EXERCISE GOAL: What is to be transcribed is the run of lines opening with the one that has "LEAF_REAR_Y + LEAF_THICK)" and closing with the one that has "[])) + list(names)))", and only that run, exactly.

+++

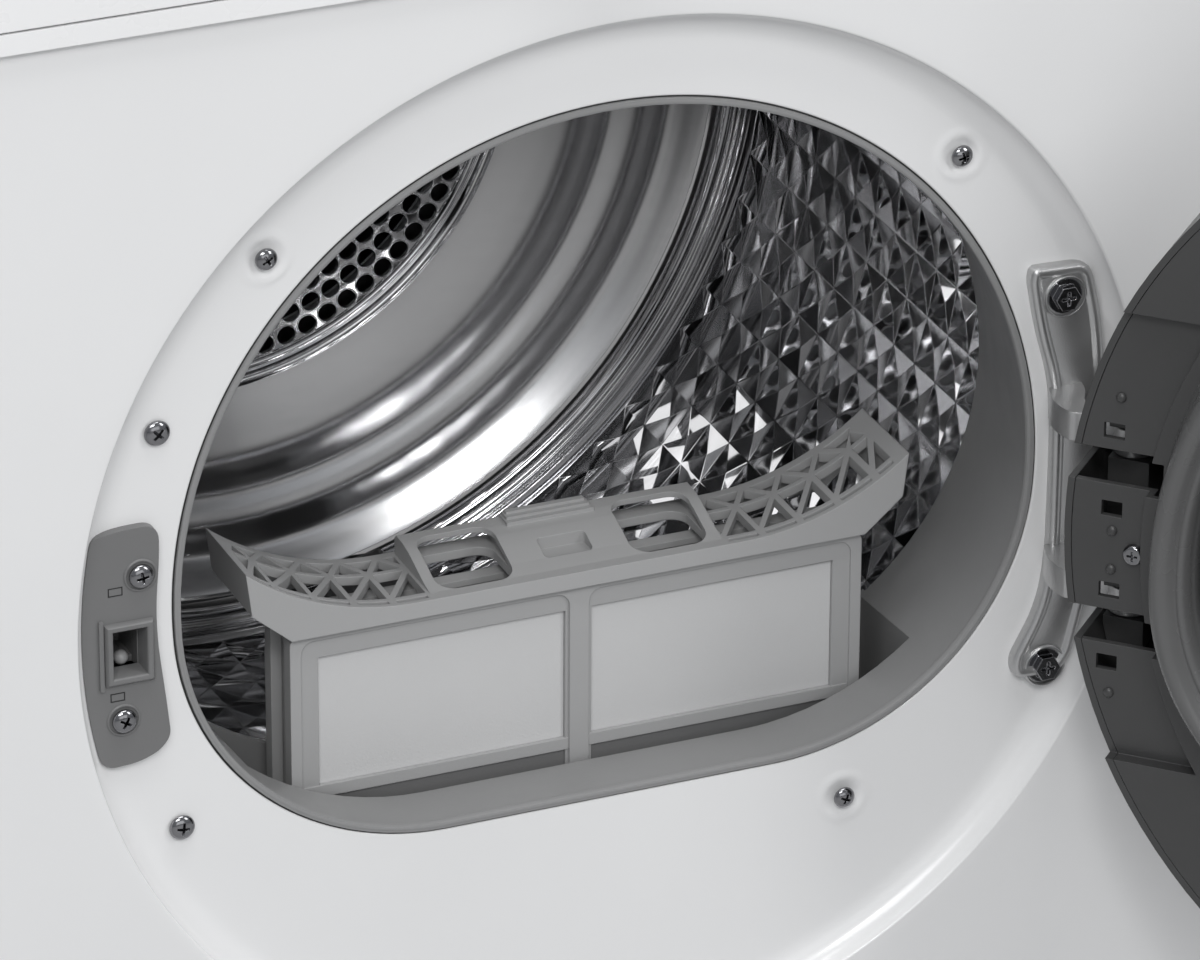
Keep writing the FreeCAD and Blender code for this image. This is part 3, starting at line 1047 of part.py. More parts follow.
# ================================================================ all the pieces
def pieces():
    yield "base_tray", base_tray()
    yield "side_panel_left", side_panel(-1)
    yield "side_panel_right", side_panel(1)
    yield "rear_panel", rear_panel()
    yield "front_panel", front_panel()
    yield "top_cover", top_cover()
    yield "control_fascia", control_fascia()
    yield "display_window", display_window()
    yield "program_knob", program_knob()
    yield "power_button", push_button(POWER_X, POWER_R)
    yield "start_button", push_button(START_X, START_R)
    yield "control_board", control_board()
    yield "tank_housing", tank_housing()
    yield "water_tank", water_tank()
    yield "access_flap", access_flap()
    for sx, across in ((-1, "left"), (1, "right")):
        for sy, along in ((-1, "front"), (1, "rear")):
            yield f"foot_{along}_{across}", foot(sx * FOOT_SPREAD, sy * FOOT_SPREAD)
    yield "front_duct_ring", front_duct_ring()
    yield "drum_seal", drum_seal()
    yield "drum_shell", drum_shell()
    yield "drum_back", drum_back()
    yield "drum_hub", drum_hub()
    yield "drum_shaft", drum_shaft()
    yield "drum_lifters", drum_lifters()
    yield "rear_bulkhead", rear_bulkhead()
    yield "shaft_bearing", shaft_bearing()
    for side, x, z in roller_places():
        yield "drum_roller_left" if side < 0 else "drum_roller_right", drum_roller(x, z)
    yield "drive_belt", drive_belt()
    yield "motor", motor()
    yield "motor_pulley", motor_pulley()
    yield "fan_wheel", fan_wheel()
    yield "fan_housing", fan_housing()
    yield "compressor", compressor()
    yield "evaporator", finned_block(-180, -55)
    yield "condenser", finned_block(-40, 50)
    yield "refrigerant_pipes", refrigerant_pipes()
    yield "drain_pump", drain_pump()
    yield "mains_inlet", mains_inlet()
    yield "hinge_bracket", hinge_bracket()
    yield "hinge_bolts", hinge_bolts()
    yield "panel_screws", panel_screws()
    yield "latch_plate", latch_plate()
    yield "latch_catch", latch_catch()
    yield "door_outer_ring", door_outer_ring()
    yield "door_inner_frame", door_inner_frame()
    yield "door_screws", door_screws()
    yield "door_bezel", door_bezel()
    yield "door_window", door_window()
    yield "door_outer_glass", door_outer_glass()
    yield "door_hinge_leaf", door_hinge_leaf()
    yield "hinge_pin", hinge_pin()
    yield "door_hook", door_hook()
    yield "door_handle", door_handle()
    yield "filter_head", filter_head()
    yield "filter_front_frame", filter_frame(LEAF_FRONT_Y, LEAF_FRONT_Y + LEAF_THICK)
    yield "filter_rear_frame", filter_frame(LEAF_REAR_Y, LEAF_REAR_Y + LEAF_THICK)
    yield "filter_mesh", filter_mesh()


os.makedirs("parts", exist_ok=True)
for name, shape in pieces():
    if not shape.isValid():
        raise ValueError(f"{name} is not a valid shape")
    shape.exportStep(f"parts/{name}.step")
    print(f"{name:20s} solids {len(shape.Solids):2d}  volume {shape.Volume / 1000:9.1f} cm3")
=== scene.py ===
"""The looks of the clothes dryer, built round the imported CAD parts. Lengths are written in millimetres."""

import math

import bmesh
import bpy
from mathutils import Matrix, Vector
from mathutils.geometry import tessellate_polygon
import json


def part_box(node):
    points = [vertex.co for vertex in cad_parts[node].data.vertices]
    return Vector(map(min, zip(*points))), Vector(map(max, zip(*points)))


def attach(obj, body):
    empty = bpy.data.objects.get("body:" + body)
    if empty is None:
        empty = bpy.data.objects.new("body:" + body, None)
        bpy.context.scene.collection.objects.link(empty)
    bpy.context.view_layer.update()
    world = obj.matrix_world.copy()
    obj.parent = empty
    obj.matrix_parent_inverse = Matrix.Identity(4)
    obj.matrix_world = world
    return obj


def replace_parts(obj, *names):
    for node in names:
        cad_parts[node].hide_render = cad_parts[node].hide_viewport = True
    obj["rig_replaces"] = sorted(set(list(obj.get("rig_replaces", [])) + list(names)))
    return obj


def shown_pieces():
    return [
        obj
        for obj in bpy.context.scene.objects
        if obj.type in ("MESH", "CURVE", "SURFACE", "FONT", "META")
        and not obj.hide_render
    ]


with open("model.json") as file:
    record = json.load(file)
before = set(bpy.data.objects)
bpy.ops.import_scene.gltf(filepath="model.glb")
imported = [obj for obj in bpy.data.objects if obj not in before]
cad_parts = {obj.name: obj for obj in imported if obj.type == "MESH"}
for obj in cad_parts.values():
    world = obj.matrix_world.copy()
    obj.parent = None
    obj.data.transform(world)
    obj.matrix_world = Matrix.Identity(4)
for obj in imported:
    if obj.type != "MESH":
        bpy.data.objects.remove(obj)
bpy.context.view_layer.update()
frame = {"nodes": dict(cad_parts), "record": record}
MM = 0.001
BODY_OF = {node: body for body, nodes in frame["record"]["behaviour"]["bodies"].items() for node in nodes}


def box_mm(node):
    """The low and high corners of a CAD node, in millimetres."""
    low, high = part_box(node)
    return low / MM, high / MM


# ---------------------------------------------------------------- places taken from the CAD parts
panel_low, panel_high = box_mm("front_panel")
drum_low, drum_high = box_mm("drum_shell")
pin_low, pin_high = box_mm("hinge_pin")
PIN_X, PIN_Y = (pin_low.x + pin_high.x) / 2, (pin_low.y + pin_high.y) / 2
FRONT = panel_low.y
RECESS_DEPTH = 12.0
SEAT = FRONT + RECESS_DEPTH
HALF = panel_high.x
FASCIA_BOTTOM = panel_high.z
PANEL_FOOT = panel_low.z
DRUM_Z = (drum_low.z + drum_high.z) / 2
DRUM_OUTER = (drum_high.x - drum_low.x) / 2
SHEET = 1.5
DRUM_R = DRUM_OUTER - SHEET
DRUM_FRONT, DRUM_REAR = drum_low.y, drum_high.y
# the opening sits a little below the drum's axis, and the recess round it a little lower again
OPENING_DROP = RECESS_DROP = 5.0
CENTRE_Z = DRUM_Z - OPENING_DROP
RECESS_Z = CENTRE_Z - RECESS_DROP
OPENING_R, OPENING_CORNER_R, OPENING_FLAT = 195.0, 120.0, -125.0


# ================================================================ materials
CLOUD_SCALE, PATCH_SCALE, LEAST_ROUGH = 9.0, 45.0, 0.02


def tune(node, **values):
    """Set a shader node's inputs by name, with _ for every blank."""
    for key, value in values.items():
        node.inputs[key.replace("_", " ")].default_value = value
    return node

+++

TASK OUTPUT:
    yield "filter_rear_frame", filter_frame(LEAF_REAR_Y, LEAF_REAR_Y + LEAF_THICK)
    yield "filter_mesh", filter_mesh()


os.makedirs("parts", exist_ok=True)
for name, shape in pieces():
    if not shape.isValid():
        raise ValueError(f"{name} is not a valid shape")
    shape.exportStep(f"parts/{name}.step")
    print(f"{name:20s} solids {len(shape.Solids):2d}  volume {shape.Volume / 1000:9.1f} cm3")
=== scene.py ===
"""The looks of the clothes dryer, built round the imported CAD parts. Lengths are written in millimetres."""

import math

import bmesh
import bpy
from mathutils import Matrix, Vector
from mathutils.geometry import tessellate_polygon
import json


def part_box(node):
    points = [vertex.co for vertex in cad_parts[node].data.vertices]
    return Vector(map(min, zip(*points))), Vector(map(max, zip(*points)))


def attach(obj, body):
    empty = bpy.data.objects.get("body:" + body)
    if empty is None:
        empty = bpy.data.objects.new("body:" + body, None)
        bpy.context.scene.collection.objects.link(empty)
    bpy.context.view_layer.update()
    world = obj.matrix_world.copy()
    obj.parent = empty
    obj.matrix_parent_inverse = Matrix.Identity(4)
    obj.matrix_world = world
    return obj


def replace_parts(obj, *names):
    for node in names:
        cad_parts[node].hide_render = cad_parts[node].hide_viewport = True
    obj["rig_replaces"] = sorted(set(list(obj.get("rig_replaces", [])) + list(names)))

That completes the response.